# Experience using Alan Hull's Blue Chip report?



## Snowy01 (1 March 2011)

Hi,

I am looking at suscribing to Alan Hull's Blue Chip Report (this also includes his ActVest Newsletter) and would like to know if anyone has had any experience using this, either good or bad, and what sort of returns they have achieved?

Thanks


----------



## Muschu (2 March 2011)

After limited investigation, and as a semi-retiree, I decided there was insufficient evidence to warrant subscription.
This is just a personal view of course.


----------



## titl4 (3 March 2011)

Snowy01 said:


> Hi,
> I am looking at suscribing to Alan Hull's Blue Chip Report (this also includes his ActVest Newsletter) and would like to know if anyone has had any experience using this, either good or bad, and what sort of returns they have achieved?
> Thanks




 I used the ActVest newsletter for about 3 years.  In  a strongly trending market I found it an easy low stress system to use.  My returns averaged about 20%.  I still use his methodology when it suits but mainly in the US market (which his newsletter doesn't cover).


----------



## curiost (24 June 2013)

I've just read his book "Invest My Way". I'm a TOTAL newbie when it comes to stocks but his methods for growth shares made a lot of sense to me (the ones that the Blue Chip report recommends). It is simple to produce yourself, but that would mean charting the ASX 200 on a weekly basis which I just don't have the time for. Is there a program that could keep 200 charts active?

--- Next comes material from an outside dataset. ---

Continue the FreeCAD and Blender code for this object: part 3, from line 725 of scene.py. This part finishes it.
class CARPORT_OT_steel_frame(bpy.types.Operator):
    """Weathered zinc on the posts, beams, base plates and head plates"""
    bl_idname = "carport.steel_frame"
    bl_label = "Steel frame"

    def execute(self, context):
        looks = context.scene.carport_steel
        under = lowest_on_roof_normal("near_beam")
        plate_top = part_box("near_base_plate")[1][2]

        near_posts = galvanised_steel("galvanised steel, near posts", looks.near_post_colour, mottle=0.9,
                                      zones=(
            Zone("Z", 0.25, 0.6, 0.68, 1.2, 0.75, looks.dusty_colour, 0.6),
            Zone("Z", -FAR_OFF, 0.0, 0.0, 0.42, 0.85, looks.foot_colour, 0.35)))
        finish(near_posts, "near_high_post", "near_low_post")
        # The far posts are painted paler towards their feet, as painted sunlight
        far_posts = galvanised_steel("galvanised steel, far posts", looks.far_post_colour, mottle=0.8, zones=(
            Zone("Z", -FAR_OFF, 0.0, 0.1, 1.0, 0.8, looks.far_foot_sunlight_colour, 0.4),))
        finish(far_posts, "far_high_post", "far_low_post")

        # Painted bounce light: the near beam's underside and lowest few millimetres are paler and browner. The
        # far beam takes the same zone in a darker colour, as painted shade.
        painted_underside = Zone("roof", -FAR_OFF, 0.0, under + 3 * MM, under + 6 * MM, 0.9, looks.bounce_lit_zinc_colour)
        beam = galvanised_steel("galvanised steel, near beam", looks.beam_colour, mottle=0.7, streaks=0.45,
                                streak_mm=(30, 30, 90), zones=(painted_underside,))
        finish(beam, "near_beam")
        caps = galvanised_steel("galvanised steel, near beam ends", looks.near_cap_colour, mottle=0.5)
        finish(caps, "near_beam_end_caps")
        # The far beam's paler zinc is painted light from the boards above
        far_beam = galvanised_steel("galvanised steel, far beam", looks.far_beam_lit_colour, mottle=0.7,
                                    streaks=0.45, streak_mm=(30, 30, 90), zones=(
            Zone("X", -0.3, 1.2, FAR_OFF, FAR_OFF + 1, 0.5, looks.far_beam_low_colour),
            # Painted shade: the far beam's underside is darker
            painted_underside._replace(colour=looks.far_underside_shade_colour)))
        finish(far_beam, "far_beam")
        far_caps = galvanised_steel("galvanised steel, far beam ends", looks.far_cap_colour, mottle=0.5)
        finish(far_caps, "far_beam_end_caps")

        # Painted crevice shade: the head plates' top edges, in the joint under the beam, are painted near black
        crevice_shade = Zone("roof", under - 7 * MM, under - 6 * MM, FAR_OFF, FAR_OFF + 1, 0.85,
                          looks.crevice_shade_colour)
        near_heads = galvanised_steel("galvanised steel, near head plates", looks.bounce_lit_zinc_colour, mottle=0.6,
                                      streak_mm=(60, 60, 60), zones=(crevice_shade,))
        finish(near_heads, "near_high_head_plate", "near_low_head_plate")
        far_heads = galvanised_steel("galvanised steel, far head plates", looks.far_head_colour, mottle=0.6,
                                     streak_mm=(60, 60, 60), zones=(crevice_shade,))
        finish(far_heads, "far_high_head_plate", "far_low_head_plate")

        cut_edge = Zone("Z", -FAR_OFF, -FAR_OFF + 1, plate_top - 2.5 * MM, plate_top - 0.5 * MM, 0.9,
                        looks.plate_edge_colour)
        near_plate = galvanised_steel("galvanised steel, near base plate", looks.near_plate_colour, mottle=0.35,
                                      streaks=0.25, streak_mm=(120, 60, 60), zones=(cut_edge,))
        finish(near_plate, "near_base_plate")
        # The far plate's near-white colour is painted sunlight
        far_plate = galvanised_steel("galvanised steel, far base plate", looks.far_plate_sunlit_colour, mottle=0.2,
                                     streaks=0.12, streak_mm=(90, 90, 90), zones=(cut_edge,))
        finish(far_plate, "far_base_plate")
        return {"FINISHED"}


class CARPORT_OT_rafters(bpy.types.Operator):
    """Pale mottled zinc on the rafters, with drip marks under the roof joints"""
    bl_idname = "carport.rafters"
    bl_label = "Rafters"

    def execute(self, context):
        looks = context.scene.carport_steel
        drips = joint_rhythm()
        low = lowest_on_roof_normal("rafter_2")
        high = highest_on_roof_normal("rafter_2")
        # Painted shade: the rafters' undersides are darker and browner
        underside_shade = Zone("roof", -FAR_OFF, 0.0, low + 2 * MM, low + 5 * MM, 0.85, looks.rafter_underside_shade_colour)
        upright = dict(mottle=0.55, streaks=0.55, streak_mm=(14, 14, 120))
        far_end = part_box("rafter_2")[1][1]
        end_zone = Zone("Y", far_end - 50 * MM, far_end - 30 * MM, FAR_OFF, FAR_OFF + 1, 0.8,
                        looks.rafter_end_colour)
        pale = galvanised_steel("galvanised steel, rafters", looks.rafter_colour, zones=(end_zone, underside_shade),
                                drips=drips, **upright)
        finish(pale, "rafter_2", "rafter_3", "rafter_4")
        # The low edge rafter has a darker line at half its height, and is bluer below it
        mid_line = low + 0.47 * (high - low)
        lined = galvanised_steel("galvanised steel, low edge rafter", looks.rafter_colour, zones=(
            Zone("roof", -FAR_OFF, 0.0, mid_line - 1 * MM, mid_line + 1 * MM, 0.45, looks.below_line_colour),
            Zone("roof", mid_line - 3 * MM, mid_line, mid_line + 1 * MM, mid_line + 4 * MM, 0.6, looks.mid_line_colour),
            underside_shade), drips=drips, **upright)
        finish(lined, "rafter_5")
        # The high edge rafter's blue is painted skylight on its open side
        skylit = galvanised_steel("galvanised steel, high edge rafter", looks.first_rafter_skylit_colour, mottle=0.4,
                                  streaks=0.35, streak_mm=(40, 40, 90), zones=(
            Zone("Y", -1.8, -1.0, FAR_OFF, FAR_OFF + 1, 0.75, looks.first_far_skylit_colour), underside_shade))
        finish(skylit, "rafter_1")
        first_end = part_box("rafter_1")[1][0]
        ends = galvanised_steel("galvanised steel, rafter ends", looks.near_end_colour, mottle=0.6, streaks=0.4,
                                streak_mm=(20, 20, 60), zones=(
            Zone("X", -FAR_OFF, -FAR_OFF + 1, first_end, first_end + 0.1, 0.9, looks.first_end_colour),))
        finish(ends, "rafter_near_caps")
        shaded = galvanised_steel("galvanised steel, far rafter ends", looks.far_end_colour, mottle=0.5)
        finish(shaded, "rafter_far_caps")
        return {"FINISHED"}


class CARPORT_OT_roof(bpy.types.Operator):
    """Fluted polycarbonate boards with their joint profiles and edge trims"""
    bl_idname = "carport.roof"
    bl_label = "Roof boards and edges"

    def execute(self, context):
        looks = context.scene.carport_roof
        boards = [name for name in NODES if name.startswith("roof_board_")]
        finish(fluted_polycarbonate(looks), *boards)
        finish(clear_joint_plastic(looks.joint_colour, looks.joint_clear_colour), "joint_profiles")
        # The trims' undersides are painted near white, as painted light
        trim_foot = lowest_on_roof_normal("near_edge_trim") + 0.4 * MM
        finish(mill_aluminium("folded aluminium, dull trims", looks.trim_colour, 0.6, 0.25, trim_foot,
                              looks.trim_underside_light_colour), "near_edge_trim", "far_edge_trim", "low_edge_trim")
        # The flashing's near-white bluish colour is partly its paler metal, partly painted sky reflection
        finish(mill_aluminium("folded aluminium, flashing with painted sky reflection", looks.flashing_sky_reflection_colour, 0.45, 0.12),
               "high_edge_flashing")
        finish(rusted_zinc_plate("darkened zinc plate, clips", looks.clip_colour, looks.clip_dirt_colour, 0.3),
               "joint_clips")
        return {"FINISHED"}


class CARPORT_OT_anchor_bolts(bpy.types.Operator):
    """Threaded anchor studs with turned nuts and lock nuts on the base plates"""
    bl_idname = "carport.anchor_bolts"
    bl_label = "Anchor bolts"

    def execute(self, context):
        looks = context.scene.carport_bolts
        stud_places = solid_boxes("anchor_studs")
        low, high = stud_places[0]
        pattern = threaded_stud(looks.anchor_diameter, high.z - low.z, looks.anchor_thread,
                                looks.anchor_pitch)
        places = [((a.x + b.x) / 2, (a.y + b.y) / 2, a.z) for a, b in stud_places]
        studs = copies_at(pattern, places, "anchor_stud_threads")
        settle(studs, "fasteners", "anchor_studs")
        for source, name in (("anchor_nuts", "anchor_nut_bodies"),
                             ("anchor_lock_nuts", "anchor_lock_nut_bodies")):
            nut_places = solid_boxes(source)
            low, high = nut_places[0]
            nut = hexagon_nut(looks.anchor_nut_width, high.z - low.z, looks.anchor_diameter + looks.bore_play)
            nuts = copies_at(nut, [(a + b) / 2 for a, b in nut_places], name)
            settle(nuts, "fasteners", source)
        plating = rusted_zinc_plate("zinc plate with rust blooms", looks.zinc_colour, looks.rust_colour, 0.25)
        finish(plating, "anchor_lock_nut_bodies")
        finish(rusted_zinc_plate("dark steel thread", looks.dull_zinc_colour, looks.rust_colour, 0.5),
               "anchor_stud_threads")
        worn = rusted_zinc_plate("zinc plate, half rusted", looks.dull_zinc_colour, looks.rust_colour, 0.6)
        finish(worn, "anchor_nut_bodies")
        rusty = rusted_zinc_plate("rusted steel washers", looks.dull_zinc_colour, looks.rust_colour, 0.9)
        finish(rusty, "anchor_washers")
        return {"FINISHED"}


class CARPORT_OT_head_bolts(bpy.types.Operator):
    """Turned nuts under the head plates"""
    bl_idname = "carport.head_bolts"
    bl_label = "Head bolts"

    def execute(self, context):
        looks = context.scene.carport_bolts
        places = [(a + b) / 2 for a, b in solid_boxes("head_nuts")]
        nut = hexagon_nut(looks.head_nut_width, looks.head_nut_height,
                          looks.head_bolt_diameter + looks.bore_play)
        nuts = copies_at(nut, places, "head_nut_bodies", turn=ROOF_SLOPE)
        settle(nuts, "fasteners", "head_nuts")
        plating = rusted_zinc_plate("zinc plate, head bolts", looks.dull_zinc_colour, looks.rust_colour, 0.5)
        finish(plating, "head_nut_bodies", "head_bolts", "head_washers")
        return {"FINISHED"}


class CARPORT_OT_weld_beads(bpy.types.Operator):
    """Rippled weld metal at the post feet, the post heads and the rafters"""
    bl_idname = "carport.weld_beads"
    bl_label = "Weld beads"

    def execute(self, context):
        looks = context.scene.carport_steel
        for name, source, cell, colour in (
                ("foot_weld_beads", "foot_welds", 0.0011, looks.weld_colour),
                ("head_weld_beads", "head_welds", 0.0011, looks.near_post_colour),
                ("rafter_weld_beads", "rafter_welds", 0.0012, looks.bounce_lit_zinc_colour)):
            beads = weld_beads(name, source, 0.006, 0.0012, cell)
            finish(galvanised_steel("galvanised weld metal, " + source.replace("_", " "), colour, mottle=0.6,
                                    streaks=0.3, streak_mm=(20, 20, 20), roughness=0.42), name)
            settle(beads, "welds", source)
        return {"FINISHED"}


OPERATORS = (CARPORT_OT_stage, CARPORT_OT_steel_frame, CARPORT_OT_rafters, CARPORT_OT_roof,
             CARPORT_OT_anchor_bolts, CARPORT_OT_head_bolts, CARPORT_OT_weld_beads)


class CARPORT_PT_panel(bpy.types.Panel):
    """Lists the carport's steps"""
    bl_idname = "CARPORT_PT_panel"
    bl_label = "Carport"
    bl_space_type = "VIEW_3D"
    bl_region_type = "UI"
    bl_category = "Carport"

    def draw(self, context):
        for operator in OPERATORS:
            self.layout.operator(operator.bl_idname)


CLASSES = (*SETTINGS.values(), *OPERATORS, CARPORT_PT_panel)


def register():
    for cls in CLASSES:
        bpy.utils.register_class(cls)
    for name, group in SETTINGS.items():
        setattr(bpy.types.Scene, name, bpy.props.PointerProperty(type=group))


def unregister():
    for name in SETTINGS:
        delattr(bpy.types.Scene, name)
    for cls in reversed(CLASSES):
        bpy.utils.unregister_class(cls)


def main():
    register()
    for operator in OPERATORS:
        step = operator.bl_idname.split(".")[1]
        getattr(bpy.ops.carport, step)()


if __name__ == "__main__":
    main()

Also on a side note, could you do his strategy with (substantially) less than $100,000 cap


----------



## CanOz (24 June 2013)

curiost said:


> I've just read his book "Invest My Way". I'm a TOTAL newbie when it comes to stocks but his methods for growth shares made a lot of sense to me (the ones that the Blue Chip report recommends). It is simple to produce yourself, but that would mean charting the ASX 200 on a weekly basis which I just don't have the time for. Is there a program that could keep 200 charts active?
> 
> Also on a side note, could you do his strategy with (substantially) less than $100,000 cap




Amibroker can keep track of as many symbols as you wish...

Is there any performance records available for his strategy?

CanOz


----------



## curiost (24 June 2013)

CanOz said:


> Amibroker can keep track of as many symbols as you wish...
> 
> Is there any performance records available for his strategy?
> 
> CanOz




It's in the back of the book, about 10 tables each representing a year. It says it is unaudited but the results seem to be pretty good. It goes from investing $100,000 in 2001 to having $453,000 in 2011


----------